### WHAT THE TASK REQUIRES
Quote exactly, and only, the lines of the material below from the line with "solid.label = name" through the line with "if empty is".
━━ RECORDED INFORMATION
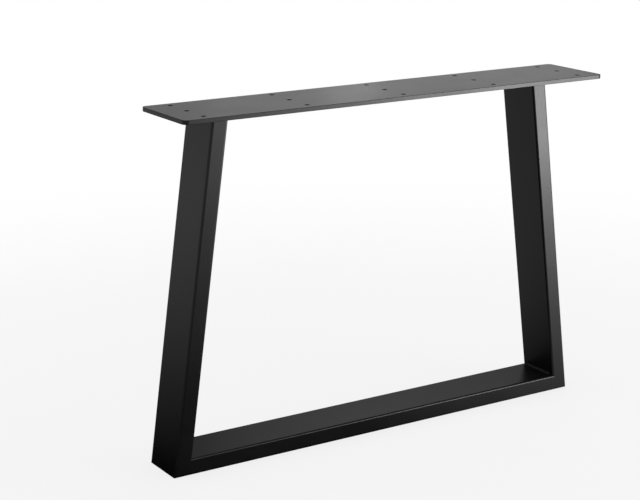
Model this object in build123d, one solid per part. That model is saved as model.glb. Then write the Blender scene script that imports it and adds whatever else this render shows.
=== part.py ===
from build123d import *
import math
import os

# Top plate: a strip of flat steel, lying along X
PLATE_LENGTH = 580.0
PLATE_WIDTH = 100.0
PLATE_THICKNESS = 5.0
PLATE_CORNER_RADIUS = 6.0
PLATE_EDGE_ROUND = 0.4

# Screw holes: rows along the plate, columns across it, evenly spread between their end margins
HOLE_DIAMETER = 6.0
HOLE_ROWS = 3
HOLE_COLUMNS = 5
HOLE_END_MARGIN = 30.0
HOLE_SIDE_MARGIN = 12.5

# Rectangular steel tube of the frame: the narrow side faces the front
TUBE_FACE = 20.0
TUBE_DEPTH = 60.0
TUBE_WALL = 1.5
TUBE_CORNER_RADIUS = 2.5
TUBE_LEAST_BORE_RADIUS = 0.3

# Frame: how far the shoulders stand in from the plate's ends, how far each foot stands out past its
# shoulder, and how far the frame stands in from the plate's rear edge
OVERALL_HEIGHT = 417.0
SHOULDER_INSET = 57.0
FOOT_SPLAY = 55.5
REAR_INSET = 0.0

# Weld beads: the length of each leg of the bead, how far its face bulges and how thin its toe is
FOOT_BEAD_LEG = 4.5
FOOT_BEAD_BULGE = 0.5
FOOT_BEAD_END_ROUND = 0.8
PLATE_BEAD_LEG = 4.0
PLATE_BEAD_BULGE = 0.5
PLATE_BEAD_TOE = 0.2

# Levels and places that follow from the sizes above
LEG_HEIGHT = OVERALL_HEIGHT - PLATE_THICKNESS
SHOULDER_X = PLATE_LENGTH / 2 - SHOULDER_INSET
FOOT_X = SHOULDER_X + FOOT_SPLAY
FRAME_Y = PLATE_WIDTH / 2 - TUBE_DEPTH / 2 - REAR_INSET
LEAN = math.atan2(FOOT_SPLAY, LEG_HEIGHT)
MITRE_ANGLE = (math.pi / 2 - LEAN) / 2

# Directions in the right-hand half of the frame: up along the leaning tube, and outward from its wide face
LEG_UP = Vector(-math.sin(LEAN), 0, math.cos(LEAN))
LEG_OUT = Vector(math.cos(LEAN), 0, math.sin(LEAN))

# Corner points of the right-hand foot: outside on the floor, and inside where rail and leg meet
FOOT_CORNER = Vector(FOOT_X, FRAME_Y, 0)
INNER_CORNER = FOOT_CORNER + Vector(-TUBE_FACE / math.tan(MITRE_ANGLE), 0, TUBE_FACE)


def hole_places():
    """Centres of the screw holes on the plate."""
    length = PLATE_LENGTH - 2 * HOLE_END_MARGIN
    width = PLATE_WIDTH - 2 * HOLE_SIDE_MARGIN
    return GridLocations(length / (HOLE_COLUMNS - 1), width / (HOLE_ROWS - 1), HOLE_COLUMNS, HOLE_ROWS)


def top_plate():
    """Flat drilled plate with rounded corners and edges broken all round."""
    outline = RectangleRounded(PLATE_LENGTH, PLATE_WIDTH, PLATE_CORNER_RADIUS)
    blank = Pos(0, 0, LEG_HEIGHT) * extrude(outline, PLATE_THICKNESS)
    rims = blank.faces().sort_by(Axis.Z)
    plate = fillet(rims[0].edges() + rims[-1].edges(), PLATE_EDGE_ROUND)
    drill = Cylinder(HOLE_DIAMETER / 2, PLATE_THICKNESS, align=(Align.CENTER, Align.CENTER, Align.MIN))
    return plate - [Pos(0, 0, LEG_HEIGHT) * place * drill for place in hole_places()]


def tube_outline(margin=0.0):
    """Rounded outline of the tube across its length, grown by a margin all round."""
    return RectangleRounded(TUBE_FACE + 2 * margin, TUBE_DEPTH + 2 * margin, TUBE_CORNER_RADIUS + margin)


def tube_section():
    """Hollow section of the tube: X is its narrow width, Y its depth."""
    bore_radius = max(TUBE_CORNER_RADIUS - TUBE_WALL, TUBE_LEAST_BORE_RADIUS)
    bore = RectangleRounded(TUBE_FACE - 2 * TUBE_WALL, TUBE_DEPTH - 2 * TUBE_WALL, bore_radius)
    return tube_outline() - bore


def mitre_plane():
    """Plane of the right-hand foot joint, halfway between rail and leg, facing the leg."""
    normal = Vector(math.sin(MITRE_ANGLE), 0, math.cos(MITRE_ANGLE))
    return Plane(origin=FOOT_CORNER, x_dir=(0, 1, 0), z_dir=normal)


def leg_stock(section):
    """Length of bar along the right-hand leg, past both of its cuts, with the given section."""
    spare = TUBE_FACE + TUBE_DEPTH
    start = FOOT_CORNER - LEG_OUT * (TUBE_FACE / 2) - LEG_UP * spare
    length = LEG_HEIGHT / math.cos(LEAN) + 2 * spare
    return extrude(Plane(origin=start, x_dir=LEG_OUT, z_dir=LEG_UP) * section, length)


def right_leg_tube():
    """Leaning tube, mitred at the foot and cut level under the plate."""
    under_plate = Plane(origin=(0, 0, LEG_HEIGHT), z_dir=(0, 0, -1))
    above_foot = split(leg_stock(tube_section()), bisect_by=mitre_plane(), keep=Keep.TOP)
    return split(above_foot, bisect_by=under_plate, keep=Keep.TOP)


def foot_rail_tube():
    """Level tube on the floor, mitred at both ends."""
    start = Plane(origin=(-FOOT_X, FRAME_Y, TUBE_FACE / 2), x_dir=(0, 0, 1), z_dir=(1, 0, 0))
    rail = extrude(start * tube_section(), 2 * FOOT_X)
    right_cut = mitre_plane()
    rail = split(rail, bisect_by=right_cut, keep=Keep.BOTTOM)
    rail = mirror(rail, about=Plane.YZ)
    return split(rail, bisect_by=right_cut, keep=Keep.BOTTOM)


def right_corner_weld():
    """Fillet bead across the inner corner of the foot, between the rounded edges of the tube."""
    on_rail = INNER_CORNER + Vector(-FOOT_BEAD_LEG, 0, 0)
    on_leg = INNER_CORNER + LEG_UP * FOOT_BEAD_LEG
    middle = (on_rail + on_leg) * 0.5
    crown = middle + (middle - INNER_CORNER).normalized() * FOOT_BEAD_BULGE
    face = make_face([Line(INNER_CORNER, on_rail), ThreePointArc(on_rail, crown, on_leg), Line(on_leg, INNER_CORNER)])
    bead = extrude(face, TUBE_DEPTH / 2 - TUBE_CORNER_RADIUS, dir=(0, 1, 0), both=True)
    ends = bead.edges().filter_by(GeomType.CIRCLE)
    return fillet(ends, FOOT_BEAD_END_ROUND)


def bead_slice(depth, reach):
    """Level outline round the right-hand leg, at a depth under the plate and a reach out from the tube."""
    centre_x = SHOULDER_X + depth * math.tan(LEAN) - TUBE_FACE / math.cos(LEAN) / 2
    return Pos(centre_x, FRAME_Y, LEG_HEIGHT - depth) * tube_outline(reach)


def right_plate_weld():
    """Fillet bead under the plate on the front and both wide sides of the tube, none past the rear edge."""
    halfway = PLATE_BEAD_LEG / 2
    slices = [
        bead_slice(0, PLATE_BEAD_LEG),
        bead_slice(halfway, halfway + PLATE_BEAD_BULGE),
        bead_slice(PLATE_BEAD_LEG, PLATE_BEAD_TOE),
    ]
    bead = loft(slices, ruled=True) - leg_stock(tube_outline())
    rear_face = Plane(origin=(0, FRAME_Y + TUBE_DEPTH / 2, 0), z_dir=(0, -1, 0))
    return split(bead, bisect_by=rear_face, keep=Keep.TOP)


def write(name, solid):
    """Save one piece under its own name."""
    solid.label = name
    export_step(solid, f"parts/{name}.step")


os.makedirs("parts", exist_ok=True)
write("top_plate", top_plate())
write("foot_rail_tube", foot_rail_tube())
PAIRS = {"leg_tube": right_leg_tube(), "corner_weld": right_corner_weld(), "plate_weld": right_plate_weld()}
for kind, right in PAIRS.items():
    write(f"right_{kind}", right)
    write(f"left_{kind}", mirror(right, about=Plane.YZ))
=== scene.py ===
import math

import bpy
from mathutils import Matrix, Vector


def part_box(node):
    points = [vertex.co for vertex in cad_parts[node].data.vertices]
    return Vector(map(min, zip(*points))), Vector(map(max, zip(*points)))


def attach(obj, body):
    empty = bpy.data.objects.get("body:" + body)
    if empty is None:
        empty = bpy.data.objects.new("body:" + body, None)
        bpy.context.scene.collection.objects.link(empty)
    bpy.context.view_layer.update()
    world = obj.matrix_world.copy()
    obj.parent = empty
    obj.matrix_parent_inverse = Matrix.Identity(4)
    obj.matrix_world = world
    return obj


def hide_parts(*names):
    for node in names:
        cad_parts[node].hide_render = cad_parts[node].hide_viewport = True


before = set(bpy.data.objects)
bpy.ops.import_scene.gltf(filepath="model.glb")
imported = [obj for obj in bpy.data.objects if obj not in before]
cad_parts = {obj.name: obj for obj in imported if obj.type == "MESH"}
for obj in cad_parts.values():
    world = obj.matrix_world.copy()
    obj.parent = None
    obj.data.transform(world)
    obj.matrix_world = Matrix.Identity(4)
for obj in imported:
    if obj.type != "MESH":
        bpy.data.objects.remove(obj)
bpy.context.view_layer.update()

MM = 0.001
WHITE = (1, 1, 1, 1)

# Width of the picture in pixels, and of the camera's sensor in millimetres
PICTURE_WIDTH = 640
SENSOR_WIDTH = 36.0

# The viewing angle of the photograph: angles in degrees, distances in metres, focal length in its pixels
CAMERA_AZIMUTH = -32.80
CAMERA_ELEVATION = 15.088
CAMERA_ROLL = 0.203
CAMERA_DISTANCE = 1.9572
CAMERA_TARGET = Vector((-0.08838, 0.0, 0.2370))
FOCAL_PIXELS = 1688.7

# Radius of the tube's rounded corners, as in the solids
TUBE_RADIUS = 2.5 * MM

# How near the plate a point of the tube counts as its top
TOP_TOLERANCE = 0.01 * MM

# The leg's other sizes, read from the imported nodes
plate_low, plate_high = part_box("top_plate")
rail_low, rail_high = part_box("foot_rail_tube")
right_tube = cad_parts["right_leg_tube"].data
TUBE_FACE = rail_high.z - rail_low.z
FRONT_Y = rail_low.y
REAR_Y = rail_high.y
FOOT_X = rail_high.x
UNDER_PLATE = plate_low.z
SHOULDER_X = max(v.co.x for v in right_tube.vertices if v.co.z > UNDER_PLATE - TOP_TOLERANCE)
LEAN = math.atan2(FOOT_X - SHOULDER_X, UNDER_PLATE)
MITRE = (math.pi / 2 - LEAN) / 2
LEG_UP = Vector((-math.sin(LEAN), 0, math.cos(LEAN)))

# Powder coat: noises with their scale per metre, and the band of a noise that colour and gloss follow
CLOUD = {"Scale": 14.0, "Detail": 4.0, "Roughness": 0.6}
GRAIN = {"Scale": 1400.0, "Detail": 2.0, "Roughness": 0.55}
PEEL = {"Scale": 420.0, "Detail": 1.0}
NOISE_LOW = 0.3
NOISE_HIGH = 0.7
COAT_DARK = (0.0024, 0.0024, 0.0026, 1)
COAT_PALE = (0.0035, 0.0035, 0.0036, 1)
COAT_SMOOTH = 0.28
COAT_ROUGH = 0.36
COAT_PATCH = 0.015
COAT_IOR = 1.36
GRAIN_IN_BUMP = 0.4
BUMP_STRENGTH = 0.12
BUMP_HEIGHT = 0.08 * MM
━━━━
### WRITTEN REPLY
    solid.label = name
    export_step(solid, f"parts/{name}.step")


os.makedirs("parts", exist_ok=True)
write("top_plate", top_plate())
write("foot_rail_tube", foot_rail_tube())
PAIRS = {"leg_tube": right_leg_tube(), "corner_weld": right_corner_weld(), "plate_weld": right_plate_weld()}
for kind, right in PAIRS.items():
    write(f"right_{kind}", right)
    write(f"left_{kind}", mirror(right, about=Plane.YZ))
=== scene.py ===
import math

import bpy
from mathutils import Matrix, Vector


def part_box(node):
    points = [vertex.co for vertex in cad_parts[node].data.vertices]
    return Vector(map(min, zip(*points))), Vector(map(max, zip(*points)))


def attach(obj, body):
    empty = bpy.data.objects.get("body:" + body)
    if empty is None:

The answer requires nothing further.